Taiwan's rapid economic growth began after World War II in a phenomena known as the Taiwan Miracle. It has since become an advanced economy and is known as one of the Four Asian Tigers. This economic change also affected the look of the city. In the 1980s wages increased and the nation worked to attract a wealthy and sophisticated market. The city modernized with broad boulevards, stylish restaurants, and more elegant housing.

Taiwan has a dynamic capitalist economy. Though the economy, like so many aspects of the Republic of China (RoC), are tied up with China there is a decreasing dependence on foreign investment and trade. Most large government-owned banks and industrial firms have been privatized. Growth in GDP has increased about 8% during the past three decades. Inflation and unemployment are low and the trade surplus is substantial.

Taiwan's conservative financial approach insulated it from the Asian financial crisis of 1997-1999. The economy has also fostered small and medium sized businesses (unlike neighbouring Japan and South Korea). About one in seven people own their own business.

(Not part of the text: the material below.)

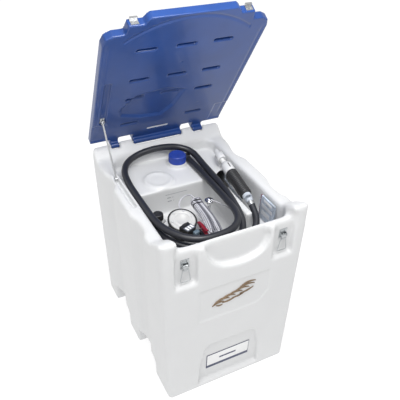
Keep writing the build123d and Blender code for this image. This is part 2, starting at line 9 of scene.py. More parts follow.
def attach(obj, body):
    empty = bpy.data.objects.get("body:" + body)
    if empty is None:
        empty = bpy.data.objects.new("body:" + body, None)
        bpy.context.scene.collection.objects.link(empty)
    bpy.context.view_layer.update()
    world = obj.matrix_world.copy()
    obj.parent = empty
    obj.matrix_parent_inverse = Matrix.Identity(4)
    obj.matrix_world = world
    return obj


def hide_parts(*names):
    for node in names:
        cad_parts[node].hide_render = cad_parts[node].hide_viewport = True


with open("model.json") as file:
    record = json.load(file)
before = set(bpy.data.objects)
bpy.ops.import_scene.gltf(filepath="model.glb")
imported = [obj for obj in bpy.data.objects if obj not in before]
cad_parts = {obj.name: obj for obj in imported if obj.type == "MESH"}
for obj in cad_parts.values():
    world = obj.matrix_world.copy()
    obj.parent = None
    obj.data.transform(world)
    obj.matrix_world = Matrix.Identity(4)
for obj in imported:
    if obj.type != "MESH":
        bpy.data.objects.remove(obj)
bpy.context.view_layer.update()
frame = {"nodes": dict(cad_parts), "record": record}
NODES = frame["nodes"]
scene = bpy.context.scene

# ---- camera ---------------------------------------------------------------------------
AZ, EL, ROLL = math.radians(-27.56), math.radians(41.62), math.radians(1.918)
CAM_AIM, CAM_DISTANCE = Vector((0, 0, 0.410)), 2.1637
back = Vector((math.sin(AZ) * math.cos(EL), -math.cos(AZ) * math.cos(EL), math.sin(EL)))
right = Vector((math.cos(AZ), math.sin(AZ), 0))
up = back.cross(right)
r2 = right * math.cos(ROLL) + up * math.sin(ROLL)
u2 = -right * math.sin(ROLL) + up * math.cos(ROLL)
cam_data = bpy.data.cameras.new("camera")
cam = bpy.data.objects.new("camera", cam_data)
scene.collection.objects.link(cam)
turn = Matrix((r2, u2, back)).transposed().to_4x4()
cam.matrix_world = Matrix.Translation(CAM_AIM + back * CAM_DISTANCE) @ turn
cam_data.lens, cam_data.sensor_width = 44.10, 36
cam_data.shift_x, cam_data.shift_y = 0.0230, 0.1304
cam_data.clip_end = 50
scene.camera = cam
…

Taiwan is a member of the Asian Development Bank (ADB), the World Trade Organization (WTO), and the Asia-Pacific Economic Cooperation (APEC) forum. Taiwan's top five trade partners are China, USA, Hong Kong, Japan and Singapore.

Taipei

As the capital of the RoC, Taipei is at the centre of Taiwan's rapid economic development. It is now a global city with a focus on technology. The city also is an important producer of textiles and apparel. Some of the leading companies include: Shihlin Electric, CipherLab and Insyde Software. National brands such as: ASUS, Chunghwa Telecom, Mandarin Airlines, Tatung, and Uni Air are headquartered in Taipei City.

Tourism is a growing area of the economy. International visitors look to total about 5.3 million in 2010. The industry brings in about US$6.8 billion to Taiwan's economy.